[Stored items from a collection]
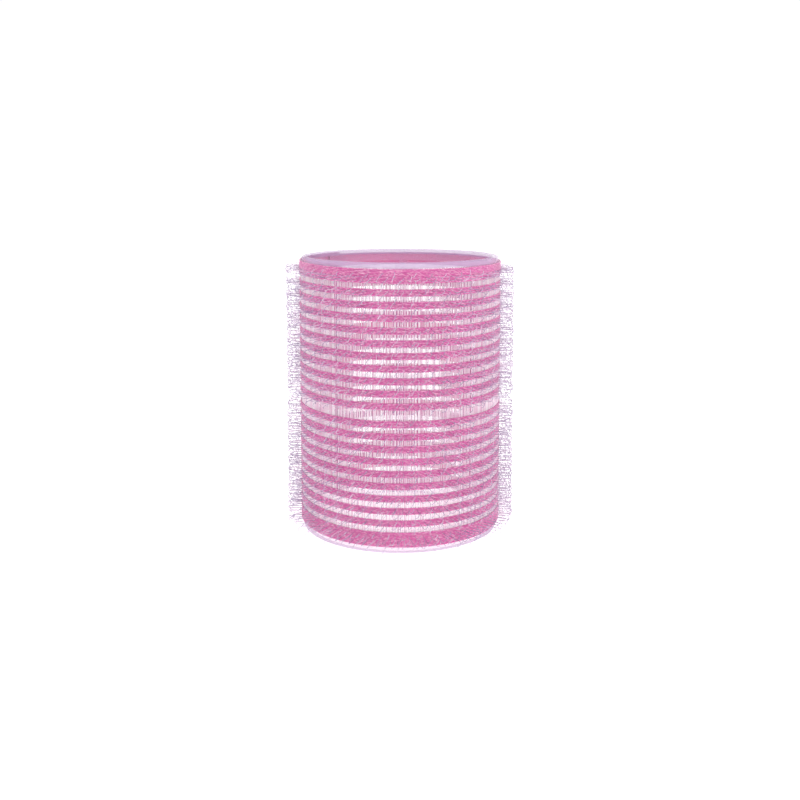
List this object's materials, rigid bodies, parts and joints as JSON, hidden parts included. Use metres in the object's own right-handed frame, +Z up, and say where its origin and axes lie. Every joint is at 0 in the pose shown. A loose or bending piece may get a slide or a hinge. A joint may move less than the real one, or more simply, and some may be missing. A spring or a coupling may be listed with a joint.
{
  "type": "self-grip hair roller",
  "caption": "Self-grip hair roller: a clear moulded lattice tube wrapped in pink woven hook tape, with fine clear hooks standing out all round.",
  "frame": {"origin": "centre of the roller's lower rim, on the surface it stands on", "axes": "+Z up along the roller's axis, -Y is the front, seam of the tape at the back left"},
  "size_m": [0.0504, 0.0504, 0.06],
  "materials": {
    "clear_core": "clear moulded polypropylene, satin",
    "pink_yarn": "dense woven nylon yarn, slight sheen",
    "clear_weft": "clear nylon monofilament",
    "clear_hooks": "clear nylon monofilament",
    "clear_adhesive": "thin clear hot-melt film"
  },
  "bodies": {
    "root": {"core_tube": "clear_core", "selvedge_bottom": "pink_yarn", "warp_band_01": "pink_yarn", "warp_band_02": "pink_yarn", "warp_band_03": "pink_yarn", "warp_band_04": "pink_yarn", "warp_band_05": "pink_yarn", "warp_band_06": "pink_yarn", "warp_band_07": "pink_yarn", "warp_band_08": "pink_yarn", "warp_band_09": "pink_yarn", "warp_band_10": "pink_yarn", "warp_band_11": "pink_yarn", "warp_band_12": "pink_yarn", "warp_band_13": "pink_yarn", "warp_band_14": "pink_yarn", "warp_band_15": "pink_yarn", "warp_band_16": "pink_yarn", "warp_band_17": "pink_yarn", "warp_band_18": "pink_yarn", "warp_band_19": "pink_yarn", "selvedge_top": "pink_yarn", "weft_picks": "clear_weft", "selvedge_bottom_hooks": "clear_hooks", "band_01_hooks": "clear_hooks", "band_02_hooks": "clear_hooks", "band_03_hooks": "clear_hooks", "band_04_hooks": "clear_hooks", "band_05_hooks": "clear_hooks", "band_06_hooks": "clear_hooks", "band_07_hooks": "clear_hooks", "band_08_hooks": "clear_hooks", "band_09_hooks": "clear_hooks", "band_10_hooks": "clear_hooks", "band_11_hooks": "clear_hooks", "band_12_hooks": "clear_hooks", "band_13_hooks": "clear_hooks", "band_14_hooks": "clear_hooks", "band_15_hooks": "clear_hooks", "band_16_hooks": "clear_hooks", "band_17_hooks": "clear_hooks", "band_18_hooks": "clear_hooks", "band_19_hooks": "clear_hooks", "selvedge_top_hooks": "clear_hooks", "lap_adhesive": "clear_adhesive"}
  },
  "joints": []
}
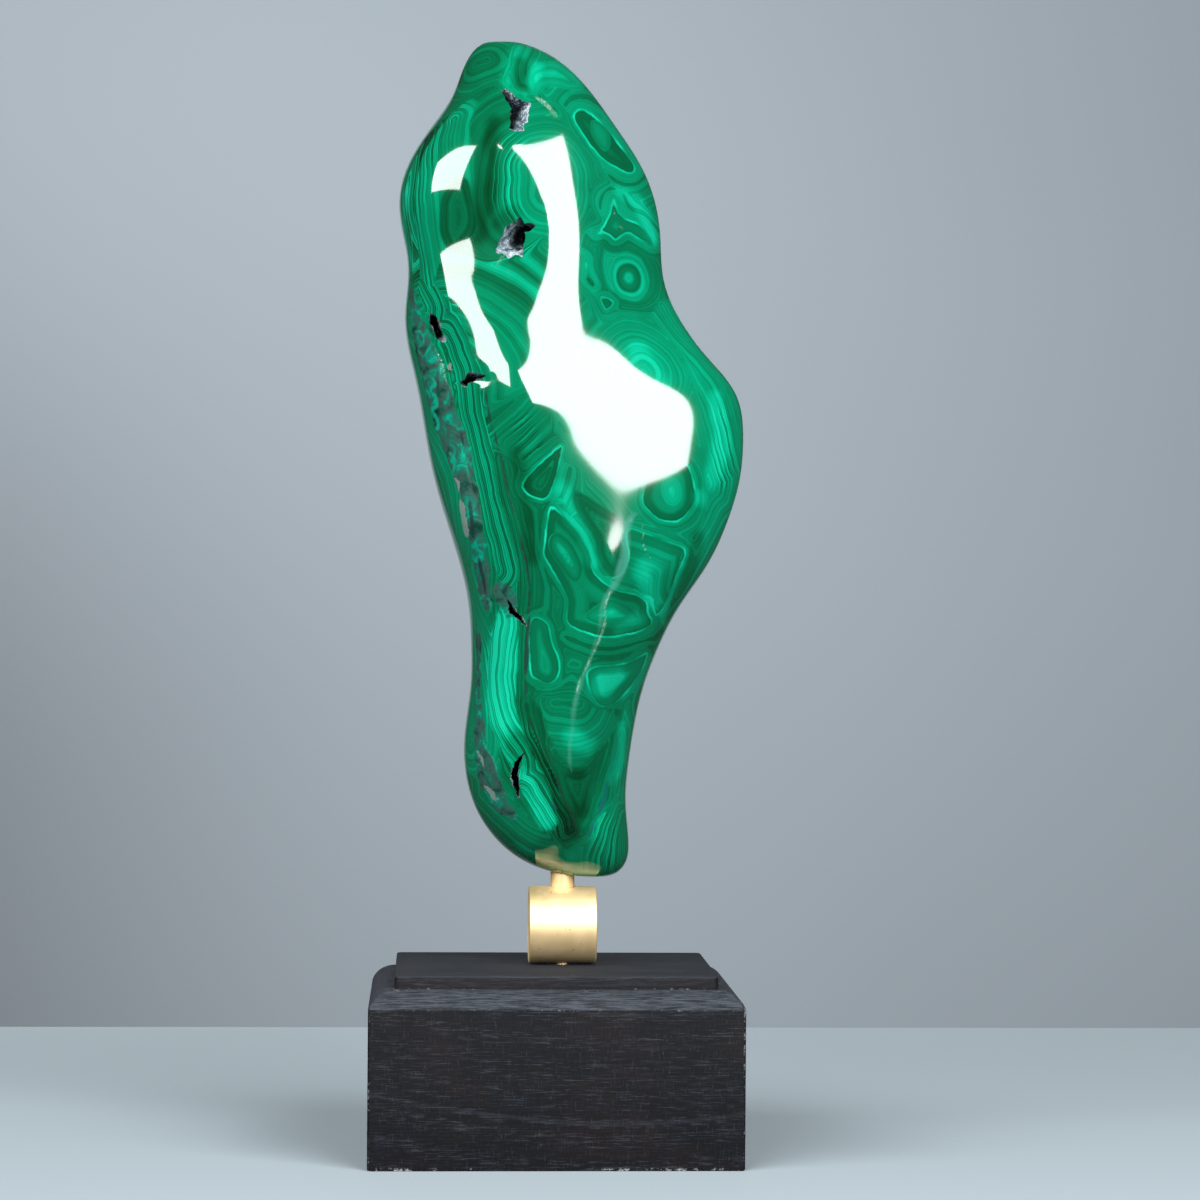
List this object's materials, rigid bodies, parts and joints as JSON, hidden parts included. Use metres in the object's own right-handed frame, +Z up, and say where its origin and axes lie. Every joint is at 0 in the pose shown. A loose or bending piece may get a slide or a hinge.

REQUIREMENT » Quote every line of the data, word for word.

EXERCISE RESPONSE »
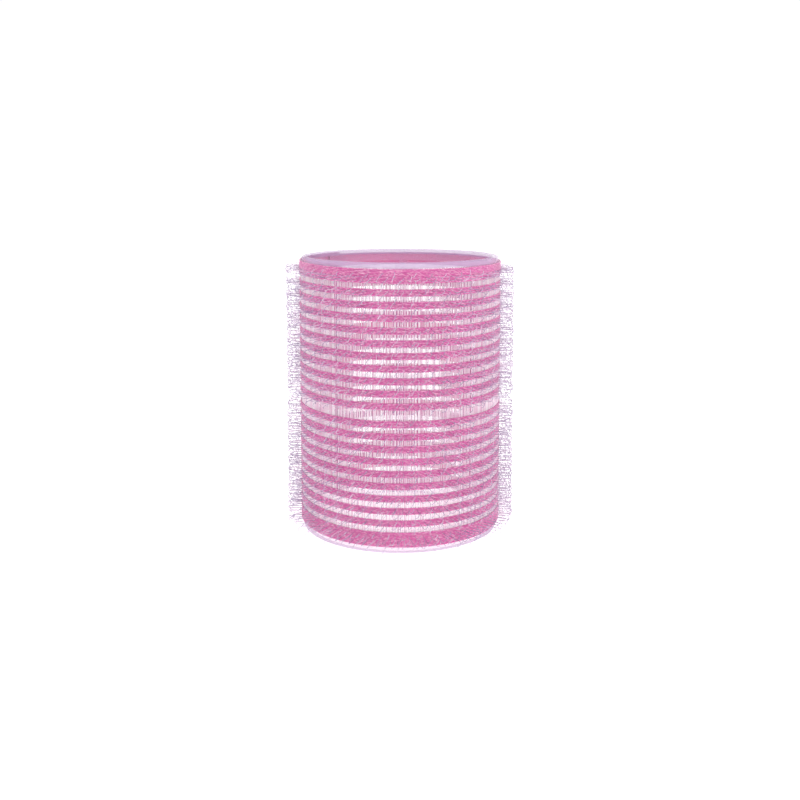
List this object's materials, rigid bodies, parts and joints as JSON, hidden parts included. Use metres in the object's own right-handed frame, +Z up, and say where its origin and axes lie. Every joint is at 0 in the pose shown. A loose or bending piece may get a slide or a hinge. A joint may move less than the real one, or more simply, and some may be missing. A spring or a coupling may be listed with a joint.
{
  "type": "self-grip hair roller",
  "caption": "Self-grip hair roller: a clear moulded lattice tube wrapped in pink woven hook tape, with fine clear hooks standing out all round.",
  "frame": {"origin": "centre of the roller's lower rim, on the surface it stands on", "axes": "+Z up along the roller's axis, -Y is the front, seam of the tape at the back left"},
  "size_m": [0.0504, 0.0504, 0.06],
  "materials": {
    "clear_core": "clear moulded polypropylene, satin",
    "pink_yarn": "dense woven nylon yarn, slight sheen",
    "clear_weft": "clear nylon monofilament",
    "clear_hooks": "clear nylon monofilament",
    "clear_adhesive": "thin clear hot-melt film"
  },
  "bodies": {
    "root": {"core_tube": "clear_core", "selvedge_bottom": "pink_yarn", "warp_band_01": "pink_yarn", "warp_band_02": "pink_yarn", "warp_band_03": "pink_yarn", "warp_band_04": "pink_yarn", "warp_band_05": "pink_yarn", "warp_band_06": "pink_yarn", "warp_band_07": "pink_yarn", "warp_band_08": "pink_yarn", "warp_band_09": "pink_yarn", "warp_band_10": "pink_yarn", "warp_band_11": "pink_yarn", "warp_band_12": "pink_yarn", "warp_band_13": "pink_yarn", "warp_band_14": "pink_yarn", "warp_band_15": "pink_yarn", "warp_band_16": "pink_yarn", "warp_band_17": "pink_yarn", "warp_band_18": "pink_yarn", "warp_band_19": "pink_yarn", "selvedge_top": "pink_yarn", "weft_picks": "clear_weft", "selvedge_bottom_hooks": "clear_hooks", "band_01_hooks": "clear_hooks", "band_02_hooks": "clear_hooks", "band_03_hooks": "clear_hooks", "band_04_hooks": "clear_hooks", "band_05_hooks": "clear_hooks", "band_06_hooks": "clear_hooks", "band_07_hooks": "clear_hooks", "band_08_hooks": "clear_hooks", "band_09_hooks": "clear_hooks", "band_10_hooks": "clear_hooks", "band_11_hooks": "clear_hooks", "band_12_hooks": "clear_hooks", "band_13_hooks": "clear_hooks", "band_14_hooks": "clear_hooks", "band_15_hooks": "clear_hooks", "band_16_hooks": "clear_hooks", "band_17_hooks": "clear_hooks", "band_18_hooks": "clear_hooks", "band_19_hooks": "clear_hooks", "selvedge_top_hooks": "clear_hooks", "lap_adhesive": "clear_adhesive"}
  },
  "joints": []
}
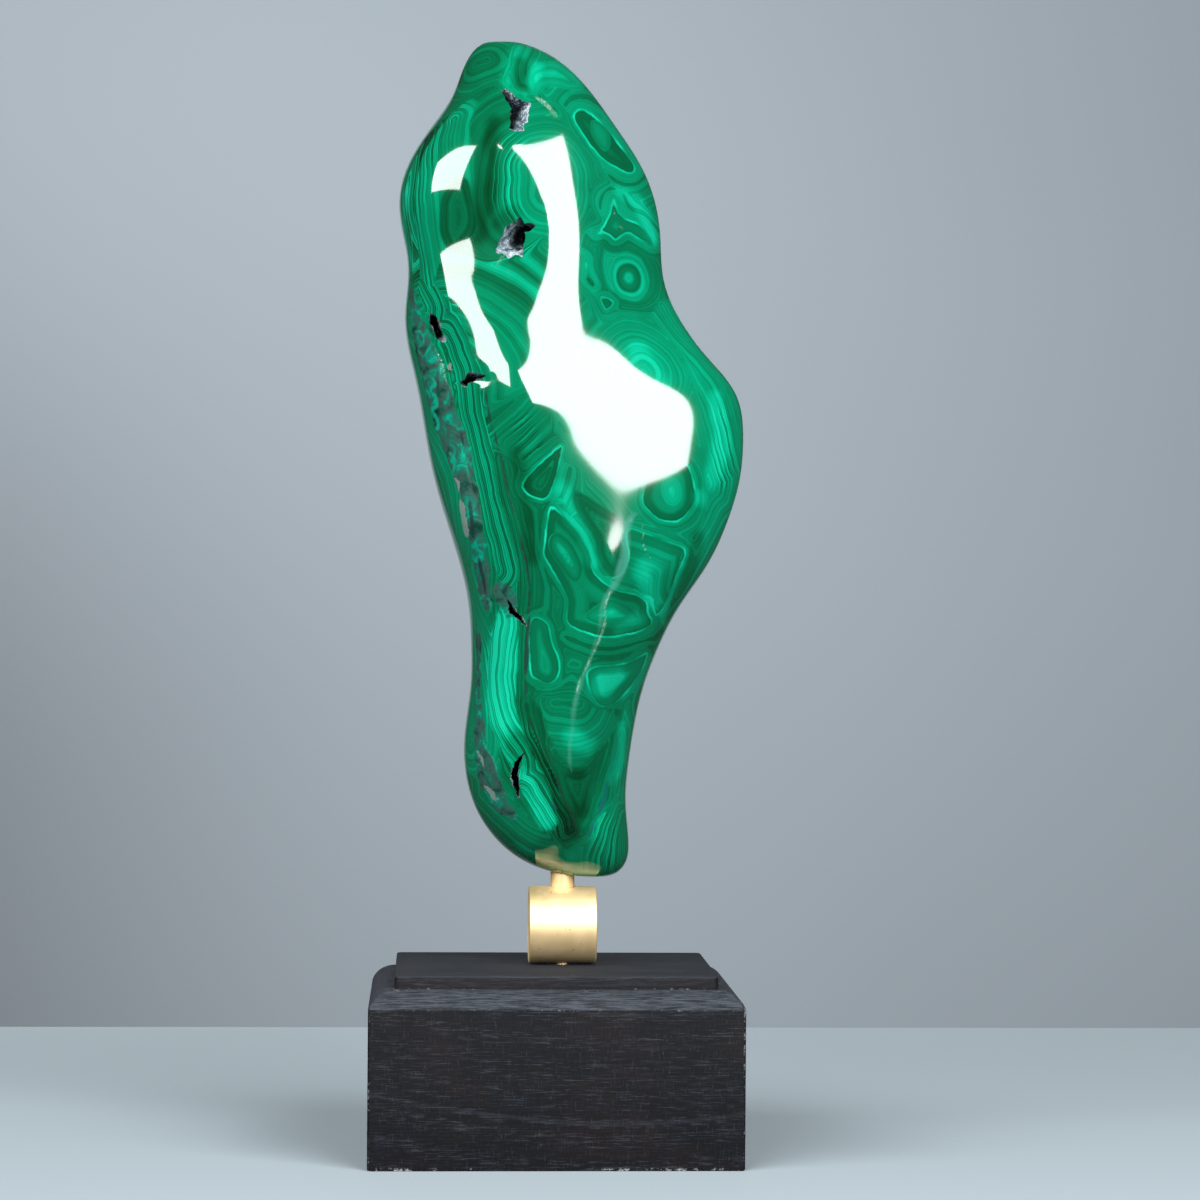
List this object's materials, rigid bodies, parts and joints as JSON, hidden parts included. Use metres in the object's own right-handed frame, +Z up, and say where its origin and axes lie. Every joint is at 0 in the pose shown. A loose or bending piece may get a slide or a hinge.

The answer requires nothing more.